Last week’s Life Book lesson was one I really struggled with. I had never taken a lesson with Lindsay Weirich so it was great to see a different approach to art demonstrated. The lesson involved using pearly paint and gouache. I have a little of the former but none of the latter so I improvised and used other media. Stenciling was involved and I suck at stencilling but I decided to force myself to not skip that stage. It started well enough with a pleasing blend of blue, pink, and yellow pearl paint; but then it entered an ugly phase and – when I tried to rescue it – into an even uglier phase until it looked like sparkling sewage. It took layer after layer of paint and more time and effort than I actually had available to try and eliminate the glittery poop stage and haul it screaming and kicking back into something half decent. Then, frankly, I was all out of time and all out of willingness to invest in this one piece. Time to stop flogging the dead horse and move on to new and less poopy pastures.
This week’s Life Book lesson was taken by Misty Mawn. Misty Mawn is a mixed media artist I had heard a lot about so it was fun to experience a lesson with her and learn what her approach to art is. Hers is a much looser, much more painterly, much more intuitive style than I know I am capable of so the lesson really dragged me out of my comfort zone.
This is one of those pieces I regret not taking progress shots of because at no stage did it ever resemble or even predict what it was going to end up looking like. My initial sketch was actually a self-portrait (without glasses) and actually a rather good one so I wish I had thought to take a picture of that. It was, however, never my intention for the final painting to resemble me. Instead I was using my face as scaffolding to underpin the other layers. As soon as I started applying paint, with a large brush, the quality of the drawing disappeared and it became a mess. I was not happy with either my mixing of flesh tones nor my mark making with the brush. It was a complete and utter mess and I seriously doubted in my ability to refine that layer enough to make it worth persevering with and progressing. I managed to refine it a little more by switching to a medium brush and by improving the flesh tones but it was definitely in the “ugly stage” by then. I admit that it was then that I threw in the towel. I could not get the painting to emerge as anything worthy of escaping the trash bin using a painterly, loose approach and acrylic paint. What I decided to do, therefore, was use other media and revert to my drawing skills to pull out the facial details and make the painting cohere. That saved the day and saved the piece from going in the bin.
As an aside, the green and pink colour scheme definitely speaks to my longing for Spring. I am so done with Winter and its bleak, grey, dull days.
I missed so many Life Book and Let’s Face It lessons while I was on the road trip that there was just no way I was going to be able to catch up and get them all done – especially not with kids with me 24/7. I, therefore, plucked out two lessons I was going to tackle from those I missed. The first of these was a Life Book lesson with Jane Davenport. I decided on it because the use of watercolour meant that it should not be too time consuming.

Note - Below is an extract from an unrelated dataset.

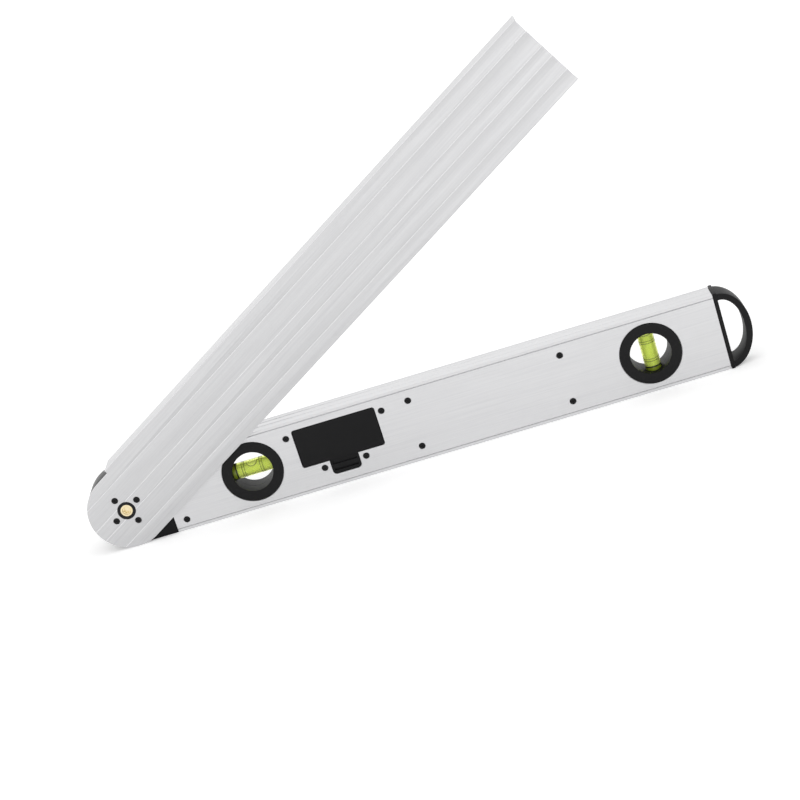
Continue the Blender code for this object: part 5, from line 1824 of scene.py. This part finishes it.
@dataclass
class PivotHub:
    """The hub that turns with the swing arm, and the brass bolt through it."""

    bore: float = 0.0033
    neck: float = 0.0070
    neck_end: float = 0.0080
    shoulder: float = 0.0120
    shoulder_front: float = 0.0007
    flange: float = 0.0145
    flange_front: float = -0.0050
    flange_back: float = -0.0106
    boss: float = 0.00565
    boss_back: float = -0.0135
    head_bore: float = 0.0043
    head_seat: float = -0.0093
    head: float = 0.0040
    head_back: float = -0.0131
    head_front: float = -0.0096
    shaft: float = 0.0030
    tip: float = 0.0207
    edge: float = 0.00025
    socket_radius: float = 0.0024
    socket_depth: float = 0.0022
    socket_share: float = 0.68
    socket_points: int = 6
    sink_radius: float = 0.0030
    sink_depth: float = 0.0006

    def socket(self) -> bmesh.types.BMesh:
        """The star-shaped space of the bolt's recess."""
        count = 2 * self.socket_points
        outline = []
        for step in range(count):
            angle = 2 * math.pi * step / count
            reach = self.socket_radius * (1 if step % 2 else self.socket_share)
            outline.append((reach * math.cos(angle), reach * math.sin(angle)))
        bm = block(outline, self.head_back - OVERRUN, self.head_back + self.socket_depth)
        round_corners(bm, self.edge, 2)
        return bm

    def build(self, builder: Builder) -> None:
        """Builds the hub and the bolt."""
        edge = self.edge
        drawn = CORNER_SHARE * edge
        profile = [
            (self.bore, self.neck_end),
            (self.neck, self.neck_end),
            (self.neck, self.shoulder_front),
            (self.shoulder, self.shoulder_front),
            (self.shoulder, self.flange_front),
            (self.flange, self.flange_front),
            (self.flange, self.flange_back),
            (self.boss, self.flange_back),
            (self.boss, self.boss_back + edge),
            (self.boss - drawn, self.boss_back + drawn),
            (self.boss - edge, self.boss_back),
            (self.head_bore, self.boss_back),
            (self.head_bore, self.head_seat),
            (self.bore, self.head_seat),
        ]
        holes = HUB_SCREWS.spaces(HUB_SCREWS.length)
        builder.piece(
            "pivot_hub",
            combined(turned(profile, 96), holes, Operation.CUT),
            FINISHES.black_abs,
            Body.SWING.value,
            LAYOUT.swing(),
            "black_abs",
            ["rotor_hub"],
        )
        profile = [
            (0, self.head_back),
            (self.head - edge, self.head_back),
            (self.head - drawn, self.head_back + drawn),
            (self.head, self.head_back + edge),
            (self.head, self.head_front),
            (self.shaft, self.head_front),
            (self.shaft, self.tip - edge),
            (self.shaft - edge, self.tip),
            (0, self.tip),
        ]
        out, bottom = self.head_back - GAP, self.head_back + self.sink_depth
        sink = [(0, out), (self.sink_radius, out), (self.socket_radius, bottom), (0, bottom)]
        builder.piece(
            "pivot_bolt_turned",
            combined(turned(profile, 64), [turned(sink, 64), self.socket()], Operation.CUT),
            FINISHES.brass,
            Body.SWING.value,
            LAYOUT.swing(),
            "turned_brass",
            ["pivot_bolt"],
        )


@dataclass
class ClampKnob:
    """The scalloped knob with a dished face."""

    base: float = 0.0116
    height: float = 0.0150
    radius: float = 0.0205
    lobes: int = 12
    points_per_lobe: int = 16
    lobe_depth: float = 0.0011
    lobe_power: float = 1.3
    rounding: float = 0.0016
    rounding_steps: int = 6
    lobe_fade: float = 0.35
    foot: float = 0.0004
    rim_width: float = 0.0030
    dish_depth: float = 0.0009
    dish_curve: tuple[Point, ...] = ((0.0, 0.0), (0.6, 0.1), (1.0, 0.35), (1.3, 0.75), (1.6, 1.0))
    dish_floor: tuple[Point, ...] = ((0.5, 0.9), (0.02, 0.85))
    bore_radius: float = 0.0056
    bore_depth: float = 0.0104
    hollow_radius: float = 0.0166
    hollow_depth: float = 0.0115
    boss_radius: float = 0.0080

    def ring(self, radius: float, level: float, share: float) -> Callable[[float], Vector]:
        """The place on one lobed ring at each angle.

        Args:
            radius: the ring's largest radius.
            level: its y.
            share: how much of the lobes' depth it has.

        Returns:
            A function from an angle to a place.
        """

        def place(angle: float) -> Vector:
            wave = ((1 - math.cos(self.lobes * angle)) / 2) ** self.lobe_power
            reach = radius - self.lobe_depth * share * wave
            return Vector((reach * math.cos(angle), level, reach * math.sin(angle)))

        return place

    def rings(self) -> list[Callable[[float], Vector]]:
        """The knob's rings from its foot, over its rim and down its dish."""
        top = self.base + self.height
        rim = self.radius - self.lobe_depth - self.rounding
        inner = rim - self.rim_width
        found = [
            self.ring(self.radius - self.foot, self.base, 1.0),
            self.ring(self.radius, self.base + self.foot, 1.0),
        ]
        for step in range(self.rounding_steps + 1):
            share = step / self.rounding_steps
            angle = math.pi / 2 * share
            drawn = self.rounding * (1 - math.cos(angle))
            level = top - self.rounding * (1 - math.sin(angle))
            found.append(self.ring(self.radius - drawn, level, 1.0 - self.lobe_fade * share))
        return found + [
            self.ring(rim - inward * self.rim_width, top - down * self.dish_depth, 0.0)
            for inward, down in self.dish_curve
        ] + [
            self.ring(share * inner, top - down * self.dish_depth, 0.0)
            for share, down in self.dish_floor
        ]

    def build(self, builder: Builder) -> None:
        """Builds the knob."""
        bm = stacked(self.rings(), self.lobes * self.points_per_lobe)
        below = self.base - OVERRUN
        deep = self.base + self.hollow_depth
        hollow = [
            (self.boss_radius, below),
            (self.hollow_radius, below),
            (self.hollow_radius, deep),
            (self.boss_radius, deep),
        ]
        end = self.base + self.bore_depth
        bore = [(0, below), (self.bore_radius, below), (self.bore_radius, end), (0, end)]
        builder.piece(
            "clamp_knob_lobed",
            combined(bm, [turned(hollow, 96), turned(bore, 64)], Operation.CUT),
            FINISHES.knob_nylon,
            Body.KNOB.value,
            LAYOUT.main(),
            "black_nylon",
            ["clamp_knob"],
        )


@dataclass
class EndCapHandle:
    """The black end cap with its hand loop."""

    start: float = 0.3978
    end: float = 0.4002
    half_depth: float = 0.0103
    low: float = -0.0255
    high: float = 0.0261
    edge: float = 0.0004
    tongue_start: float = 0.3898
    tongue_half_depth: float = 0.0083
    tongue_half_height: float = 0.0238
    tongue_wall: float = 0.0016
    reach: float = 0.0173
    half_height: float = 0.0252
    bar: float = 0.0043
    root_half_depth: float = 0.0095
    apex_half_depth: float = 0.0057
    rounding: float = 0.0012
    steps: int = 64

    def loop(self, base: float, reach: float, half: float, spread: float) -> bmesh.types.BMesh:
        """Half an ellipse that stands on the plate, deeper at its root than at its apex.

        Args:
            base: x of the straight side.
            reach: how far it stands out.
            half: half its height.
            spread: how far it runs past both faces, as a cutter does.

        Returns:
            The closed shape.
        """
        turn = [math.pi * (step / self.steps - 0.5) for step in range(self.steps + 1)]
        outline = [(base + reach * math.cos(a), half * math.sin(a)) for a in turn]
        bm = block(outline, -1.0, 1.0)
        for vert in bm.verts:
            share = (vert.co.x - self.end) / self.reach
            depth = self.root_half_depth + (self.apex_half_depth - self.root_half_depth) * share
            vert.co.y *= depth + spread
        return bm

    def build(self, builder: Builder) -> None:
        """Builds the cap."""
        middle = (self.start + self.end) / 2
        outer = self.loop(middle, self.reach + self.end - middle, self.half_height, 0)
        tall = self.half_height - self.bar
        inner = self.loop(self.end, self.reach - self.bar, tall, OVERRUN)
        bm = combined(outer, [inner], Operation.CUT)
        rims = [
            e
            for e in sharp_edges(bm, math.radians(50))
            if max(v.co.x for v in e.verts) > self.end + WELD
            and any(abs(f.normal.y) > 0.8 for f in e.link_faces)
        ]
        bevel(bm, rims, self.rounding, 4)
        deep = self.half_depth
        plate = block(rectangle(self.start, self.end, self.low, self.high), -deep, deep)
        bevel(plate, list(plate.edges), self.edge, 2)
        deep, tall, wall = self.tongue_half_depth, self.tongue_half_height, self.tongue_wall
        tongue = block(rectangle(self.tongue_start, middle, -tall, tall), -deep, deep)
        bm = combined(bm, [plate, tongue], Operation.ADD)
        outline = rectangle(self.tongue_start - OVERRUN, self.start, wall - tall, tall - wall)
        bm = combined(bm, [block(outline, wall - deep, deep - wall)], Operation.CUT)
        builder.piece(
            "end_cap_loop",
            bm,
            FINISHES.ring_abs,
            Body.MAIN.value,
            LAYOUT.main(),
            "black_abs",
            ["end_cap_handle"],
        )


def background_rays(tree: bpy.types.NodeTree) -> bpy.types.NodeSocket:
    """Tells the rays that show the background from those that light the tool.

    Args:
        tree: the node tree that reads it.

    Returns:
        A value of 1 for camera, glossy and transmission rays, and 0 for the others.
    """
    rays = add_node(tree, "ShaderNodeLightPath").outputs
    seen = rays["Is Camera Ray"]
    for kind in ("Is Glossy Ray", "Is Transmission Ray"):
        seen = add_node(
            tree, "ShaderNodeMath", {"operation": "MAXIMUM"}, {0: seen, 1: rays[kind]}
        ).outputs[0]
    return seen


@dataclass(frozen=True)
class Stage:
    """The pale floor and the soft light round the tool."""

    floor_size: float = 6.0
    floor_colour: str = "F4F4F4"
    near_lift: float = 0.30
    far_lift: float = 1.0
    near: float = 0.45
    far: float = 1.3
    ambient: float = 0.78
    lamps: tuple[tuple[str, tuple[float, float, float], float, float], ...] = (
        ("key", (0.9, 1.1, 1.5), 2.2, 6.0),
        ("fill", (-1.2, 0.9, 0.9), 2.2, 3.0),
        ("front", (0.5, -1.4, 1.2), 2.2, 4.0),
    )

    def floor_material(self) -> bpy.types.Material:
        """A white floor that keeps the shadow near the tool and is plain white far off.

        Returns:
            The material.
        """
        material = bpy.data.materials.new("white_floor")
        material.use_nodes = True
        tree = material.node_tree
        shader = tree.nodes["Principled BSDF"]
        shader.inputs["Base Color"].default_value = linear(self.floor_colour)
        shader.inputs["Roughness"].default_value = 0.9
        shader.inputs["Emission Color"].default_value = (1.0, 1.0, 1.0, 1.0)
        place = add_node(tree, "ShaderNodeTexCoord").outputs["Object"]
        away = add_node(
            tree, "ShaderNodeVectorMath", {"operation": "LENGTH"}, {0: place}
        ).outputs["Value"]
        lift = add_node(
            tree,
            "ShaderNodeMapRange",
            {"interpolation_type": "SMOOTHSTEP"},
            {
                "Value": away,
                "From Min": self.near,
                "From Max": self.far,
                "To Min": self.near_lift,
                "To Max": self.far_lift,
            },
        ).outputs["Result"]
        strength = add_node(
            tree,
            "ShaderNodeMath",
            {"operation": "MULTIPLY"},
            {0: lift, 1: background_rays(tree)},
        ).outputs[0]
        tree.links.new(strength, shader.inputs["Emission Strength"])
        return material

    def build(self) -> None:
        """Makes the floor, the world and the lamps."""
        bm = bmesh.new()
        bmesh.ops.create_grid(bm, x_segments=1, y_segments=1, size=self.floor_size)
        mesh = bpy.data.meshes.new("floor")
        bm.to_mesh(mesh)
        bm.free()
        mesh.materials.append(self.floor_material())
        floor = bpy.data.objects.new("floor", mesh)
        bpy.context.scene.collection.objects.link(floor)
        world = bpy.data.worlds.new("studio")
        bpy.context.scene.world = world
        world.use_nodes = True
        tree = world.node_tree
        strength = add_node(
            tree,
            "ShaderNodeMapRange",
            {},
            {"Value": background_rays(tree), "To Min": self.ambient, "To Max": 1.0},
        ).outputs["Result"]
        background = tree.nodes["Background"]
        background.inputs["Color"].default_value = (1.0, 1.0, 1.0, 1.0)
        tree.links.new(strength, background.inputs["Strength"])
        for name, place, size, power in self.lamps:
            lamp = bpy.data.lights.new(name, "AREA")
            lamp.size = size
            lamp.energy = power
            obj = bpy.data.objects.new(name, lamp)
            bpy.context.scene.collection.objects.link(obj)
            obj.location = place
            obj.rotation_euler = (-Vector(place)).to_track_quat("-Z", "Y").to_euler()


@dataclass(frozen=True)
class PhotoCamera:
    """The camera as fitted to the photograph's upper picture: behind the tool, high and rolled."""

    tilt: float = math.radians(17.92)
    swing: float = math.radians(-4.04)
    roll: float = math.radians(16.59)
    shift: tuple[float, float, float] = (-0.17626, -0.07038, -1.3968)
    focal_pixels: float = 2163
    picture_pixels: float = 800
    sensor_mm: float = 36.0
    near: float = 0.01
    far: float = 50.0

    def place(self) -> Matrix:
        """The camera's place in the row frame."""
        turn = (
            Matrix.Rotation(self.roll, 4, "Z")
            @ Matrix.Rotation(self.swing, 4, "Y")
            @ Matrix.Rotation(self.tilt, 4, "X")
        )
        to_plane = Matrix(((-1, 0, 0, 0), (0, 0, 1, 0), (0, 1, 0, 0), (0, 0, 0, 1)))
        origin = Matrix.Translation((-LAYOUT.pivot_x, -LAYOUT.half_depth, -LAYOUT.pivot_z))
        return (Matrix.Translation(self.shift) @ turn @ to_plane @ origin).inverted()

    def build(self) -> None:
        """Makes the camera and sets it as the scene's."""
        data = bpy.data.cameras.new("camera")
        data.sensor_width = self.sensor_mm
        data.lens = self.sensor_mm * self.focal_pixels / self.picture_pixels
        data.clip_start = self.near
        data.clip_end = self.far
        camera = bpy.data.objects.new("camera", data)
        bpy.context.scene.collection.objects.link(camera)
        camera.matrix_world = self.place()
        bpy.context.scene.camera = camera


def dress_nodes(nodes: dict[str, bpy.types.Object]) -> None:
    """Gives each CAD node that stays its finish.

    Args:
        nodes: the CAD nodes by name.
    """
    groups: dict[str, tuple[str, ...]] = {
        "slip": ("friction_ring",),
        "board": ("sensor_board", "circuit_board"),
        "copper": ("sensor_rotor",),
        "brass": ("knob_insert",),
        "zinc": (
            "thrust_washer",
            "lower_contact_plate",
            "upper_contact_plate",
            "lower_contact_spring",
            "upper_contact_spring",
        ),
        "silicone": ("button_mat",),
        "diffuser": ("backlight",),
        "window": ("display_window",),
        "wrapper": ("lower_cell", "upper_cell"),
        "ribbon": ("sensor_ribbon",),
        "red_wire": ("battery_lead_red",),
        "black_wire": ("battery_lead_black",),
    }
    named = {name: finish for finish, names in groups.items() for name in names}
    for name, node in nodes.items():
        finish: Finish = getattr(FINISHES, named.get(name, "black_abs"))
        node.data.materials.clear()
        node.data.materials.append(finish.build())


def main() -> None:
    """Builds the looks in order."""
    logging.basicConfig(level=logging.INFO, format="%(message)s")
    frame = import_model()
    PhotoCamera().build()
    Stage().build()
    dress_nodes(frame["nodes"])
    builder = Builder()
    for assembly in (
        MainArm(),
        SwingArm(),
        PivotHousing(),
        PivotHub(),
        ClampKnob(),
        EndCapHandle(),
        *VIALS,
        Bezel(),
        *BUTTONS,
        Display(),
        BatteryCover(),
        Screws(),
    ):
        assembly.build(builder)
    bpy.context.scene.view_settings.view_transform = "Standard"
    bpy.context.view_layer.update()
    LOG.info("%d pieces", len(builder.made))


if __name__ == "__main__":
    main()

It all went wrong from the first step because I used coloured pencil for the sketching. The idea was that this would loosen us up as we would not be able to erase and make things perfect. After two weeks of no drawing, my draughtsmanship skills were seriously lacking. I was aiming for a more teenage face but the face I drew ended up being a bizarre mixture of teenage features with toddler proportions. Ugh. No time for a do over so I thought I would plough on and see if I could improve it with the watercolour layer. Nope. A little bit of black ink to pull it all together brought some features more sharply into focus but it was still a hot pink mess. What I do like about my painting, however, is the colour palette. The violet, deep pink, cadmium red, and a little touch of cobalt blue are a pleasing combination to my eye at least.
This week’s Let’s Face It lesson was taken by Karine Bosse. The idea was to paint a watercolour portrait of a mermaid. As per usual, time pressures and improvisation with materials meant I strayed a little from the tutorial but I tried to stick to the ideas presented as closely as I could.
If you have followed either of my blogs for long enough then you will know that I have a bit of a mixed history with painting mermaids from the good, the bad, and the ugly. I tend to be better when portraying them as deadly sirens than as delightful creatures. I wonder what that says about me? Anyway, this lesson was a chance to try and overcome my mermaid issue. It possibly helps that the focus was just on the face and hair with no fishy body to portray.
I used the Kuretake watercolours I received for Christmas and I love them. The pigments are so rich and vibrant and the paints are smooth and saturate the paper. The turquoise and dark pink made my painting quite punchy I think. Making the cheeks so pink freaked me out a bit but their warmth does, I think, balance out the turquoise.